### [Provided data]
+--

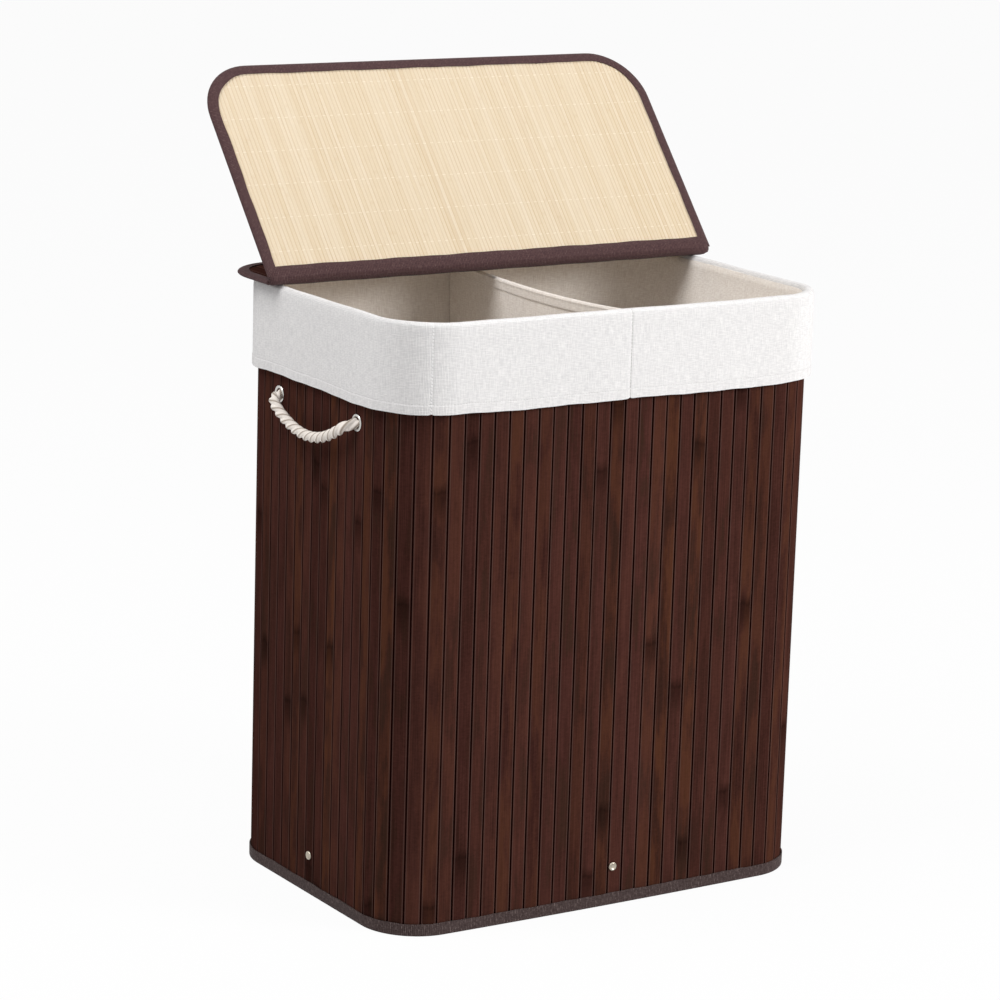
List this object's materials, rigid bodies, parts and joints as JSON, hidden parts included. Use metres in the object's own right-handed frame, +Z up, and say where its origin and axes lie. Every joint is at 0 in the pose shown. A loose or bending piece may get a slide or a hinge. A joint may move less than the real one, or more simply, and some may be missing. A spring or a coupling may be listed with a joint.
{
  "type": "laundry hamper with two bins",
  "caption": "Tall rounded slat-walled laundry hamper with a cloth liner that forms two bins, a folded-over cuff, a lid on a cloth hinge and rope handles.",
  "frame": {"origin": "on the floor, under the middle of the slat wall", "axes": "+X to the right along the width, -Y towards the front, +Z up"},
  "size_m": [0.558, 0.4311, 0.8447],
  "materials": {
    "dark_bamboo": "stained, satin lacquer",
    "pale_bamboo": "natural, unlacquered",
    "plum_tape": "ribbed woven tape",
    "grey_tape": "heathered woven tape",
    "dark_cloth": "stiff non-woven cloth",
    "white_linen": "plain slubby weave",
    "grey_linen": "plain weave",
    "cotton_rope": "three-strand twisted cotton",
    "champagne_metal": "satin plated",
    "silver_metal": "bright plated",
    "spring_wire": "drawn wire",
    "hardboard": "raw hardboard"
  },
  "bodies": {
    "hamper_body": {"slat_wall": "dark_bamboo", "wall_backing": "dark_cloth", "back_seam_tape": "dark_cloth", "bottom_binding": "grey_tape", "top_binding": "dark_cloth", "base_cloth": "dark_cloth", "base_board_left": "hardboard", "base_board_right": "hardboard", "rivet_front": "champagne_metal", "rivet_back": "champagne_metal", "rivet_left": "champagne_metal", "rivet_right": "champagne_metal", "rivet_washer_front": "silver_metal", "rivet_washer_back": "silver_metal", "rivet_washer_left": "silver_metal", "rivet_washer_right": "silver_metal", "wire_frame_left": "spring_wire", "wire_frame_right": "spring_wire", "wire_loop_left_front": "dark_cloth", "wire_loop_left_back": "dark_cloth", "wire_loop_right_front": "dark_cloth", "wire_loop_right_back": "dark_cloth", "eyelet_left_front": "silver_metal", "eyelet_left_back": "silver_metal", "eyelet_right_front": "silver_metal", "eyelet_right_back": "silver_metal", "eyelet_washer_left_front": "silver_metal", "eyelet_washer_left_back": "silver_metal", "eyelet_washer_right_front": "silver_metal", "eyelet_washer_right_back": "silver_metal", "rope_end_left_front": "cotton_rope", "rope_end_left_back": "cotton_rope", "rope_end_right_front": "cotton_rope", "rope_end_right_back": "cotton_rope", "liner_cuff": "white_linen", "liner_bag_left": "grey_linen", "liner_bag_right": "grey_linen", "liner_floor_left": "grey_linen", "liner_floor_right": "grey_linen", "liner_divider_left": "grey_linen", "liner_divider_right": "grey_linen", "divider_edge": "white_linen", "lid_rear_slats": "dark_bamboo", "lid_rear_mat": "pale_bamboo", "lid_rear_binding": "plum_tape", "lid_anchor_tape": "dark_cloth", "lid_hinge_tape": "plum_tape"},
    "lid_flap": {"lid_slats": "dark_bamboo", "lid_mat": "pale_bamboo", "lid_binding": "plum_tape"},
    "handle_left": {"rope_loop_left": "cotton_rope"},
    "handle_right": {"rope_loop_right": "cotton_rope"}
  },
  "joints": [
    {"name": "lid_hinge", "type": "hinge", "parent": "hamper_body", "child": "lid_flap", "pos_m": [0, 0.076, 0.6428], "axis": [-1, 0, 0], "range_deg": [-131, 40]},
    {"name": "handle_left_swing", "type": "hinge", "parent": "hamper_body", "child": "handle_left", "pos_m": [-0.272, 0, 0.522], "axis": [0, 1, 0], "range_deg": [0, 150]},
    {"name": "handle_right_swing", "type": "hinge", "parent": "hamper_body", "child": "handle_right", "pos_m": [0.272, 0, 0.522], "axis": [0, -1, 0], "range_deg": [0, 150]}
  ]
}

+--

### [What is asked]
Reproduce the material precisely, including every line.

### [Completed exercise]
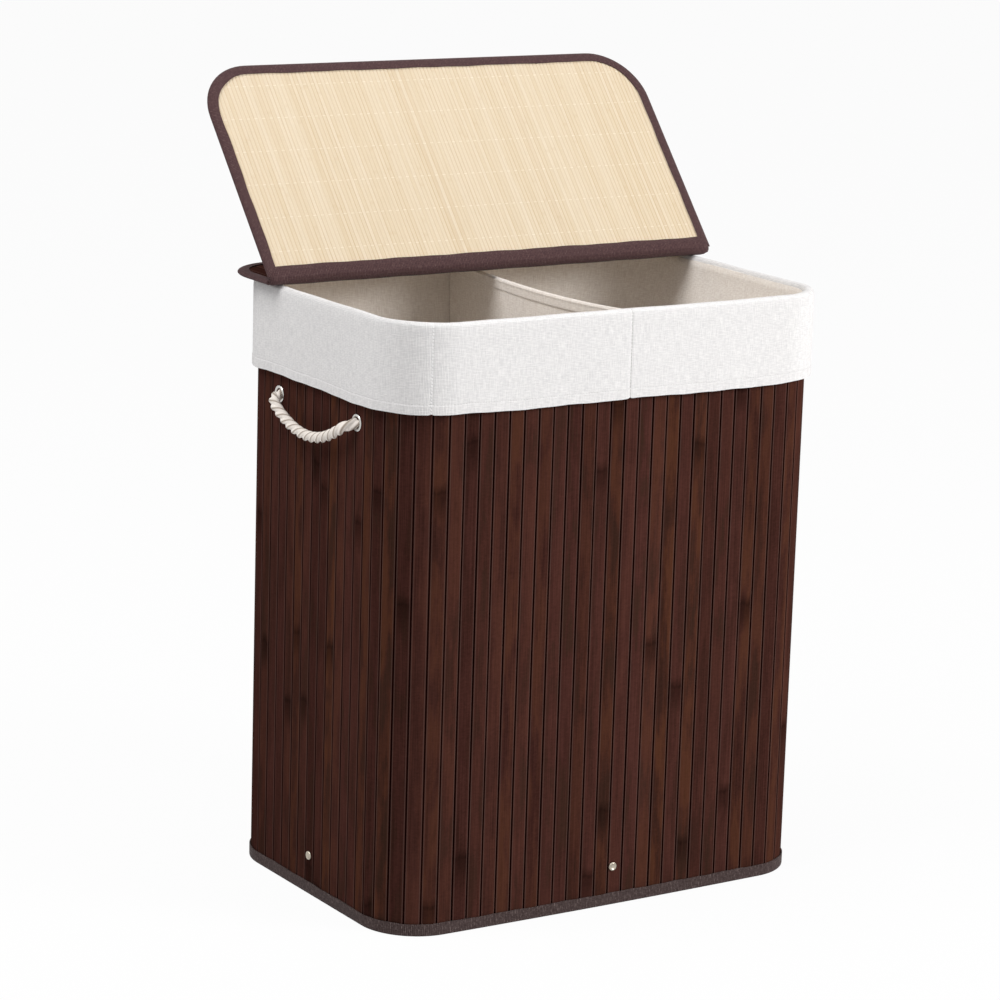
List this object's materials, rigid bodies, parts and joints as JSON, hidden parts included. Use metres in the object's own right-handed frame, +Z up, and say where its origin and axes lie. Every joint is at 0 in the pose shown. A loose or bending piece may get a slide or a hinge. A joint may move less than the real one, or more simply, and some may be missing. A spring or a coupling may be listed with a joint.
{
  "type": "laundry hamper with two bins",
  "caption": "Tall rounded slat-walled laundry hamper with a cloth liner that forms two bins, a folded-over cuff, a lid on a cloth hinge and rope handles.",
  "frame": {"origin": "on the floor, under the middle of the slat wall", "axes": "+X to the right along the width, -Y towards the front, +Z up"},
  "size_m": [0.558, 0.4311, 0.8447],
  "materials": {
    "dark_bamboo": "stained, satin lacquer",
    "pale_bamboo": "natural, unlacquered",
    "plum_tape": "ribbed woven tape",
    "grey_tape": "heathered woven tape",
    "dark_cloth": "stiff non-woven cloth",
    "white_linen": "plain slubby weave",
    "grey_linen": "plain weave",
    "cotton_rope": "three-strand twisted cotton",
    "champagne_metal": "satin plated",
    "silver_metal": "bright plated",
    "spring_wire": "drawn wire",
    "hardboard": "raw hardboard"
  },
  "bodies": {
    "hamper_body": {"slat_wall": "dark_bamboo", "wall_backing": "dark_cloth", "back_seam_tape": "dark_cloth", "bottom_binding": "grey_tape", "top_binding": "dark_cloth", "base_cloth": "dark_cloth", "base_board_left": "hardboard", "base_board_right": "hardboard", "rivet_front": "champagne_metal", "rivet_back": "champagne_metal", "rivet_left": "champagne_metal", "rivet_right": "champagne_metal", "rivet_washer_front": "silver_metal", "rivet_washer_back": "silver_metal", "rivet_washer_left": "silver_metal", "rivet_washer_right": "silver_metal", "wire_frame_left": "spring_wire", "wire_frame_right": "spring_wire", "wire_loop_left_front": "dark_cloth", "wire_loop_left_back": "dark_cloth", "wire_loop_right_front": "dark_cloth", "wire_loop_right_back": "dark_cloth", "eyelet_left_front": "silver_metal", "eyelet_left_back": "silver_metal", "eyelet_right_front": "silver_metal", "eyelet_right_back": "silver_metal", "eyelet_washer_left_front": "silver_metal", "eyelet_washer_left_back": "silver_metal", "eyelet_washer_right_front": "silver_metal", "eyelet_washer_right_back": "silver_metal", "rope_end_left_front": "cotton_rope", "rope_end_left_back": "cotton_rope", "rope_end_right_front": "cotton_rope", "rope_end_right_back": "cotton_rope", "liner_cuff": "white_linen", "liner_bag_left": "grey_linen", "liner_bag_right": "grey_linen", "liner_floor_left": "grey_linen", "liner_floor_right": "grey_linen", "liner_divider_left": "grey_linen", "liner_divider_right": "grey_linen", "divider_edge": "white_linen", "lid_rear_slats": "dark_bamboo", "lid_rear_mat": "pale_bamboo", "lid_rear_binding": "plum_tape", "lid_anchor_tape": "dark_cloth", "lid_hinge_tape": "plum_tape"},
    "lid_flap": {"lid_slats": "dark_bamboo", "lid_mat": "pale_bamboo", "lid_binding": "plum_tape"},
    "handle_left": {"rope_loop_left": "cotton_rope"},
    "handle_right": {"rope_loop_right": "cotton_rope"}
  },
  "joints": [
    {"name": "lid_hinge", "type": "hinge", "parent": "hamper_body", "child": "lid_flap", "pos_m": [0, 0.076, 0.6428], "axis": [-1, 0, 0], "range_deg": [-131, 40]},
    {"name": "handle_left_swing", "type": "hinge", "parent": "hamper_body", "child": "handle_left", "pos_m": [-0.272, 0, 0.522], "axis": [0, 1, 0], "range_deg": [0, 150]},
    {"name": "handle_right_swing", "type": "hinge", "parent": "hamper_body", "child": "handle_right", "pos_m": [0.272, 0, 0.522], "axis": [0, -1, 0], "range_deg": [0, 150]}
  ]
}